Consequence: “Breaking news: Baby poops again. Parents still shocked. Tune in at 11.”
Reality Check: Nobody needs a play-by-play of your child’s digestive system — least of all your child, someday.
THE ISSUE
In the social media era, diaper duty has become content. Parents post about blowouts at 2 a.m., complete with emojis and hashtags: #momlife #sendhelp.
In online groups, it gets even weirder. Someone posts a picture (why?), and suddenly a dozen people are analyzing poop color like amateur gastroenterologists.
Here’s the truth: poop is part of parenting.

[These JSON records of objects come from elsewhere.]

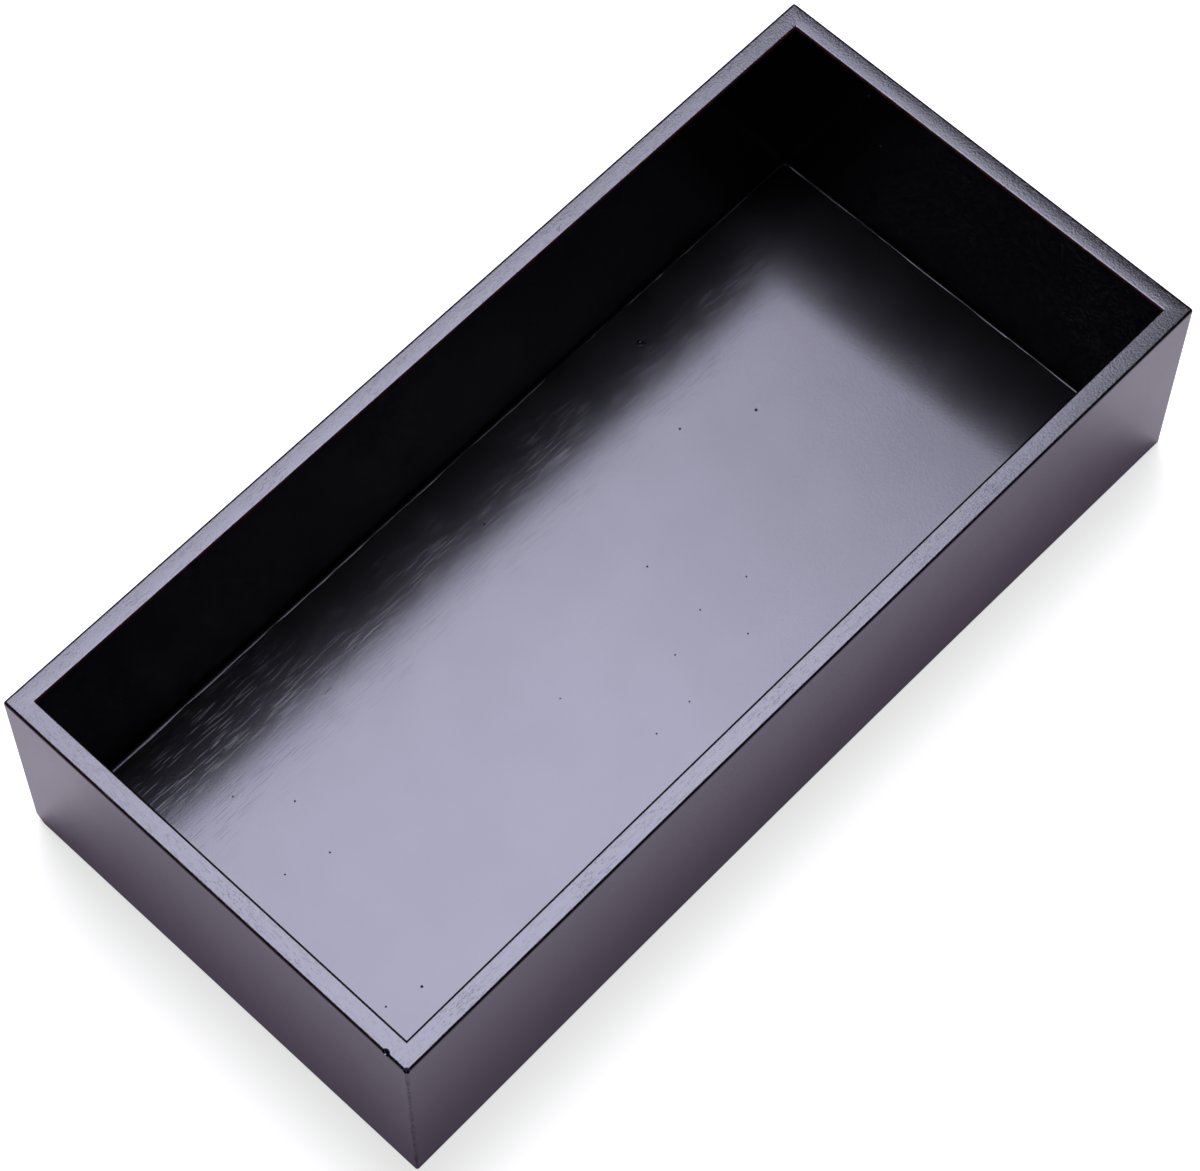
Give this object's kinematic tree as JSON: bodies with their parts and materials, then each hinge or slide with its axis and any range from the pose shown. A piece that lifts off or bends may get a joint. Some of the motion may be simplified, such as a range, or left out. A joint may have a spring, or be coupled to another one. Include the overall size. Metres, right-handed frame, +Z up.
{
  "type": "drawer organizer",
  "caption": "Open rectangular wooden tray for a drawer, lacquered black, with straight walls and a plywood bottom captured in grooves.",
  "frame": {"origin": "middle of the underside, in the plane that the feet of the walls stand on", "axes": "+X along the tray towards its right end wall, +Y across it towards its far long side, +Z up out of its open top"},
  "size_m": [0.31, 0.15, 0.075],
  "materials": {
    "lacquered_board": "semi-gloss black lacquer over open-pored wood",
    "lacquered_plywood": "glossier black lacquer over plywood, its grain showing through in faint streaks",
    "brad_steel": "bright drawn wire"
  },
  "bodies": {
    "root": {"long_side_near": "lacquered_board", "long_side_far": "lacquered_board", "end_wall_left": "lacquered_board", "end_wall_right": "lacquered_board", "bottom_panel": "lacquered_plywood", "brad_near_left_1": "brad_steel", "brad_near_left_2": "brad_steel", "brad_near_left_3": "brad_steel", "brad_near_right_1": "brad_steel", "brad_near_right_2": "brad_steel", "brad_near_right_3": "brad_steel", "brad_far_left_1": "brad_steel", "brad_far_left_2": "brad_steel", "brad_far_left_3": "brad_steel", "brad_far_right_1": "brad_steel", "brad_far_right_2": "brad_steel", "brad_far_right_3": "brad_steel"}
  },
  "joints": []
}
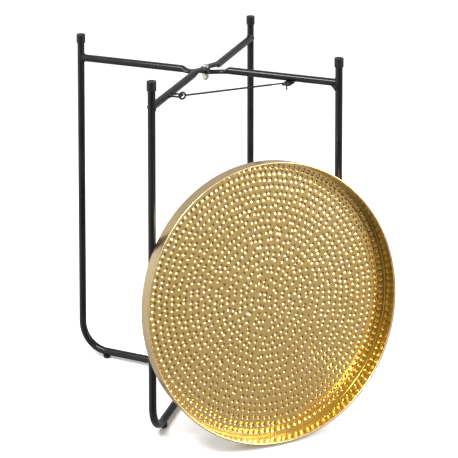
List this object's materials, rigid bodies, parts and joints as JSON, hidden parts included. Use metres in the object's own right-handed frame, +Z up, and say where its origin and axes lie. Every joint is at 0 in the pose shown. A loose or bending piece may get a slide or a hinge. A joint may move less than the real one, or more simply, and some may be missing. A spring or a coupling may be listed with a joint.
{
  "type": "folding tray table",
  "caption": "Folding tray table: a round hammered gold-coloured metal tray leaning on its black tubular stand, whose crossing U-shaped frames pivot to fold and are held open by a hooked stay.",
  "frame": {"origin": "on the floor, at the middle of the stand's four glides, where the common axis of the two pivot bolts meets the floor", "axes": "+Z up; +X along frame A's crossbar towards its right post; +Y to the back, away from the tray's side"},
  "size_m": [0.5643, 0.5265, 0.564],
  "materials": {
    "black_frame": "semi-matte black powder coat",
    "black_rubber": "matte black moulded rubber",
    "black_wire": "semi-matte black powder-coated wire",
    "zinc_hardware": "bright zinc plate",
    "hammered_brass": "polished gold-toned sheet, hammered floor, satin rim"
  },
  "bodies": {
    "frame_a": {"frame_a_tube": "black_frame", "frame_a_crossbar": "black_frame", "post_cap_a_left": "black_rubber", "post_cap_a_right": "black_rubber", "foot_pad_a_left": "black_rubber", "foot_pad_a_right": "black_rubber", "staple_a": "black_wire", "top_pivot_bolt": "zinc_hardware", "top_pivot_nut": "zinc_hardware", "top_pivot_washer": "zinc_hardware", "top_pivot_lock_washer": "zinc_hardware", "top_pivot_spacer": "zinc_hardware", "bottom_pivot_bolt": "zinc_hardware", "bottom_pivot_nut": "zinc_hardware", "bottom_pivot_spacer": "zinc_hardware"},
    "frame_b": {"frame_b_tube": "black_frame", "frame_b_crossbar": "black_frame", "post_cap_b_front": "black_rubber", "post_cap_b_back": "black_rubber", "foot_pad_b_front": "black_rubber", "foot_pad_b_back": "black_rubber", "staple_b": "black_wire"},
    "stay_rod": {"stay_rod": "black_wire"},
    "tray": {"tray": "hammered_brass"}
  },
  "joints": [
    {"name": "fold", "type": "hinge", "parent": "frame_a", "child": "frame_b", "pos_m": [0, 0, 0], "axis": [0, 0, 1], "range_deg": [0, 78]},
    {"name": "stay_lift", "type": "hinge", "parent": "frame_b", "child": "stay_rod", "pos_m": [0.02747, -0.15505, 0.523], "axis": [0.0906, -0.9959, 0], "range_deg": [0, 150]},
    {"name": "tray_away", "type": "slide", "parent": "frame_a", "child": "tray", "axis": [0.6754, -0.6534, 0.342], "range_m": [0, 0.36]}
  ],
  "couplings": [
    {"joint": "stay_lift", "follows": "fold", "ratio": 1.9},
    {"joint": "tray_away", "follows": "fold", "m_per_rad": 0.26}
  ]
}
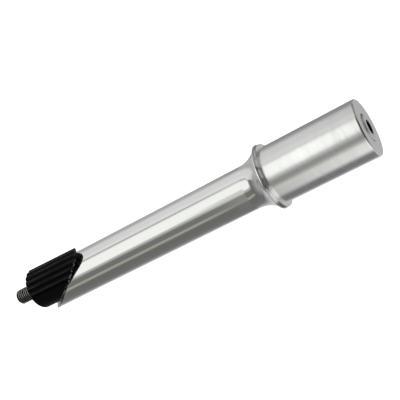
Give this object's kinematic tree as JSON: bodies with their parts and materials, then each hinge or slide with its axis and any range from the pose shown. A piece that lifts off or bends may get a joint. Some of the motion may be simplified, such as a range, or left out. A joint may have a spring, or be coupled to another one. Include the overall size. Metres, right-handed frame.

But it doesn’t need to be part of your posting schedule.
WHY PARENTS DO THIS
We overshare bowel updates for reasons that actually make sense:
Comic relief: If we don’t laugh about the mess, we’ll cry.
Connection: A 2 a.m. blowout feels less lonely when someone comments “same.”
Feels harmless: “It’s just poop, not private” … until your teen finds the archive.
It’s a rite of passage: Our parents kept baby books. We keep Instagram timelines.
Likes and validation: Nothing brings engagement like chaos..
HOW THIS HARMS BABIES (AND PARENTS)
It feels funny now, but oversharing has consequences:
Privacy loss: Someday, your child will Google themselves. Do you want them finding poop updates?
Normalizing TMI culture: Kids learn their bodies are content.
Comparison trap: Poop humblebrags quickly become “who’s ahead?” contests.
Replacing real support: We post for likes instead of calling a friend.
Potential embarrassment: Even toddlers notice when their accidents become stories.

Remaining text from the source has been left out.